The most commonly known Gorgon was Medusa.
The ancient Roman poet Ovid (43BC-17AD) dismisses the notion that Medusa originally the offspring of sea deities, but suggests in his collection 'Metamorphoses' -  that she was beautiful woman. According to Ovid's poems the lovely Medusa had many male human admirers, but alas, had also caught the eye of Poseidon, god of the sea.

One day, the god found her alone and 'ravished' her (read this as 'raped' - as he was so overcome with passion he couldn't control himself) at one of Athena's temples... Infuriated by this desecration of her temple, Athena turned Medusa's gorgeous hair into hideous snakes, and made her ugly (enter the bore tusks and bug eyes). Everyone who  laid eyes on Medusa subsequently was turned to stone.

It doesn't really seem very fair really does it? I'd be kicking Poseidon's butt, not Medusa's... but hey I'm not Athena...
Medusa was ultimately killed by Perseus, and her head returned to Athena, who used it on her own shield as a protective talisman.
Stemming from this, it became tradition to place a carved stone Gorgon head above doors and on walls, coins, shields and grave stones in the hope that it may ward off evil.



We've seen Medusa recently in 'Percy Jackson and the Lightening Thief,' and several other films, and all are depicting her as a decidedly malevolent character. Which wasn't necessarily how she started out. I personally feel a bit sorry for her.

There is however, another line of thought.  Some academics argue that the Gorgon is actually a holy image of female power and wisdom.
 - Her eyes, unblinking and staring, possibly could symbolise her ability to see the truth.
- Her pig tusks could come from 'sacred pigs' symbolic of rebirth, which were sacrificed to Athena.
- Her snake-hair a symbolic reminder of the life cycle; birth, death and regeneration, as the snake sheds its skin and grows again.

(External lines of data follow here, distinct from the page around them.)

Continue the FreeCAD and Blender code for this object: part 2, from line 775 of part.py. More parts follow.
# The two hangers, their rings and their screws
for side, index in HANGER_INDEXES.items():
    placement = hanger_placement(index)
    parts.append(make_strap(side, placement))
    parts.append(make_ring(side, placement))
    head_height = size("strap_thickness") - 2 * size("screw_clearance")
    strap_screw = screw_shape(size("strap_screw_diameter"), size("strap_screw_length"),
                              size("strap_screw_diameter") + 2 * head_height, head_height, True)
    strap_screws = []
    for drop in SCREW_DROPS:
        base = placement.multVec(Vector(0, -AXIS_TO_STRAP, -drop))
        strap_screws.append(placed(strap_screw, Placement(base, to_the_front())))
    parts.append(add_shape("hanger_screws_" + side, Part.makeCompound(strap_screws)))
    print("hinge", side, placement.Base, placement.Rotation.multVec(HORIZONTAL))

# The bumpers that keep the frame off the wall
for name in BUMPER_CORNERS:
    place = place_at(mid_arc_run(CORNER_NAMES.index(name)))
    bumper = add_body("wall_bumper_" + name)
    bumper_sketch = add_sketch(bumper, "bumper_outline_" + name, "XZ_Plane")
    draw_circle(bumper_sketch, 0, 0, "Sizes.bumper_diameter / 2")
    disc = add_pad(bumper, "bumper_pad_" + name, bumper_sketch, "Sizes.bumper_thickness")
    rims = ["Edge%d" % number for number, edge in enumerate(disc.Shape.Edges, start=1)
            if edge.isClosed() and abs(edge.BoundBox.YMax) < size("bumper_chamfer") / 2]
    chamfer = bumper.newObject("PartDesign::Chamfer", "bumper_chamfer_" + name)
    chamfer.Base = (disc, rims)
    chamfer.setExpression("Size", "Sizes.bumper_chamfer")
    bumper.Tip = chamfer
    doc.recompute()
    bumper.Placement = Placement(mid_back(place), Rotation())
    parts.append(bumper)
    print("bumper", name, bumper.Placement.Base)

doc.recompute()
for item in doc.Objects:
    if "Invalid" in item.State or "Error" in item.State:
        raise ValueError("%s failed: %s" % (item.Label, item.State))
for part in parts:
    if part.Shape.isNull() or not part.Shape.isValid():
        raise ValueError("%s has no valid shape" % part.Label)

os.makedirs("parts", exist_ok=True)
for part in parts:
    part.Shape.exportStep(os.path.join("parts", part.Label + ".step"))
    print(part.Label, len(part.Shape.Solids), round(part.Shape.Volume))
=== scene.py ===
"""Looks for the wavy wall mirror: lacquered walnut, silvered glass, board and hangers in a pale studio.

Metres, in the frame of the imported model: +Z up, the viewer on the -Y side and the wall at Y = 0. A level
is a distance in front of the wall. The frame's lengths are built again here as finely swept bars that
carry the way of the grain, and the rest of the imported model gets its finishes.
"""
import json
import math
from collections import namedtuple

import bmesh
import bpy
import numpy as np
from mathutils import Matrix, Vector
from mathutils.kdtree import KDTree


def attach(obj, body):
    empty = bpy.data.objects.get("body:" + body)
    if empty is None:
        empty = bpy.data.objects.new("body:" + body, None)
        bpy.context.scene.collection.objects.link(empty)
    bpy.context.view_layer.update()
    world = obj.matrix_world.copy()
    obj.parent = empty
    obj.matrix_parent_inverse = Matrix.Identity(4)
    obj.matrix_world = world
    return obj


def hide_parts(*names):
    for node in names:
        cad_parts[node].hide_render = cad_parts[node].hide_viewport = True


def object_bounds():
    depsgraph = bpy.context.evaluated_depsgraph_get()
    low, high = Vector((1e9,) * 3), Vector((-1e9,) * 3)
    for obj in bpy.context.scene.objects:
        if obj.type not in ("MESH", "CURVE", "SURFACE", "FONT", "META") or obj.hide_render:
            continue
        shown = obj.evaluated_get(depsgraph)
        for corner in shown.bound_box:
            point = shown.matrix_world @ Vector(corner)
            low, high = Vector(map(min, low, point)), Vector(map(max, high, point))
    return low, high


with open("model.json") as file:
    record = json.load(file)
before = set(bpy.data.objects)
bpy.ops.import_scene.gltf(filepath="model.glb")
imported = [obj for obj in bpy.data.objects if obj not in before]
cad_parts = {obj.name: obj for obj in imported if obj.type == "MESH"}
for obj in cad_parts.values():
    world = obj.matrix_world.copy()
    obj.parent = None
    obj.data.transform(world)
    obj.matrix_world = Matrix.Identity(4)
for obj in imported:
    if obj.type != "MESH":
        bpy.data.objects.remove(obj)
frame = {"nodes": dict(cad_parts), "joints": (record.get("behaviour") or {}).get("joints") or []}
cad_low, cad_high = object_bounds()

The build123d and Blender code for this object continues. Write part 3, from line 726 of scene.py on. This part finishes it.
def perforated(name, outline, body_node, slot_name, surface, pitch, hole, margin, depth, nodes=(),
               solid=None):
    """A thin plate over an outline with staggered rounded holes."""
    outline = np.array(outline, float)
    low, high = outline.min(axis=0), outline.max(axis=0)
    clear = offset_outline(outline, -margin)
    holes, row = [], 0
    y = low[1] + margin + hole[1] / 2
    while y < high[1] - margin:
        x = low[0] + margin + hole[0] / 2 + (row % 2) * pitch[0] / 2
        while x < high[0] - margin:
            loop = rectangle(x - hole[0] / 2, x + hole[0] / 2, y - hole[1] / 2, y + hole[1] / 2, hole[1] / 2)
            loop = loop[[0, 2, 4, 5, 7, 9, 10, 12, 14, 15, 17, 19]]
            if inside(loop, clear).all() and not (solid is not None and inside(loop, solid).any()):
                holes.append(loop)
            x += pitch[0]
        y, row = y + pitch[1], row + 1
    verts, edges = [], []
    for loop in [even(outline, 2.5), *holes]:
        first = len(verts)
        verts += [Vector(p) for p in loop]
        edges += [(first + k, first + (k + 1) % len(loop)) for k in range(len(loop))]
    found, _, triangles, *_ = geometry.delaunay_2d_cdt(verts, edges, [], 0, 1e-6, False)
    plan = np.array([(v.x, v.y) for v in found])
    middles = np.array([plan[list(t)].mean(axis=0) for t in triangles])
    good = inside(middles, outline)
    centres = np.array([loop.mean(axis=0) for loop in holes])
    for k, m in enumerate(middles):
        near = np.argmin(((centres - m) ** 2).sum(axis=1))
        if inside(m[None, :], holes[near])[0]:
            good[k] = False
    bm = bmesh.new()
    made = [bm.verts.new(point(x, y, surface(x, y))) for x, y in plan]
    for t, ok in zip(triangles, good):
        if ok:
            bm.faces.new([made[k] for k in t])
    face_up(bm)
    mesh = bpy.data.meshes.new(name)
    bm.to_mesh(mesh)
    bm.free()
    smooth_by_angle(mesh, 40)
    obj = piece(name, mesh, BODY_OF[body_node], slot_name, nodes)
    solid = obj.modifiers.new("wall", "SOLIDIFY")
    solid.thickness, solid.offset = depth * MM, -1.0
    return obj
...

Whatever you believe, gorgon mythology is certainly fascinating.

Hags
 
 
I did a post at my blog on these a while ago, if you'd like to read about them in more detail here.

It is unsurprising that Hags (sometimes called Crones) crop up in a multitude of countries. The most common description of a hag is of an unattractive older lady with malicious intent. Hag mythology is characterised by the presence of bad dreams, or uncomfortable sensations during sleep. The traditional hag myth revolves around old ladies being responsible for the poor sleep of their targeted victim.
  It is believed that most Hag myths have been derived from  explanations of a condition known as 'sleep paralaysis' (also known as Old Hag Syndrome!) in which a person feels a weight on their chest and experiences difficulty breathing. Succubi and Incubi are also characterised by this sensation. However the Hag mythology has evolved into more corporeal creatures such as Banshee, Baba Yaga (and their variants).

Why is it women who are so frequently maligned in these myths?

Well I have a little theory.

 In ancient times (and in some modern traditional societies) men die earlier than women and those surviving men (one would assume) be the wisest and cleverest and most able to give advice to the younger generations on running the community (in a patriarchal society at least).  Which is why old men in myths are usually described as being guides and seers of truth.

 Women however, live longer than men as a general rule. Therefore, those women past their useful childbearing years must do something to remain useful in a traditional society or else they are not worth the food they are fed (sad but true).
Therefore women who could heal others and were wise would be kept and looked after (enter the archetype of the old woman healer). However, those older women who were sly, and tricky  could equally survive using wits and deceit - and it is those individuals I believe the negative hag myths have evolved from.

In addition to my "life-expectancy and usefulness theory of Hag evolution", I also believe that myths are created as moral tales to teach people societies 'norms' and in still fear to ensure co-operation. So, what could be more scary than a mother figure being twisted and made into monster? I'm certain it was that twisting of the natural order of motherhood and grand-motherhood, that has made Hag myths so popular and so frightening for people in times past.

If you're wondering is there a male equivalent to the Hag myth, you'll find yourself sadly disappointed. Most old male characters in mythology are either tricksters (never souly malevolent) or benevolent teachers and guides.

It all seems rather unfair doesn't it?

If you're interested in some unusual hag myths, make sure to google, the Batibat (Philippines), Phi Am (Thailand), Boo Hag (post colonial America), Nocnitsa (Poland), Mare/Mare (Scandinavia).

On that note, I bid you a magic Thursday.

Nicola E. Sheridan

 

2 comments:

  1. You're right it doesn't seem far and I like your theory about it as well. Thanks for a fascinating read.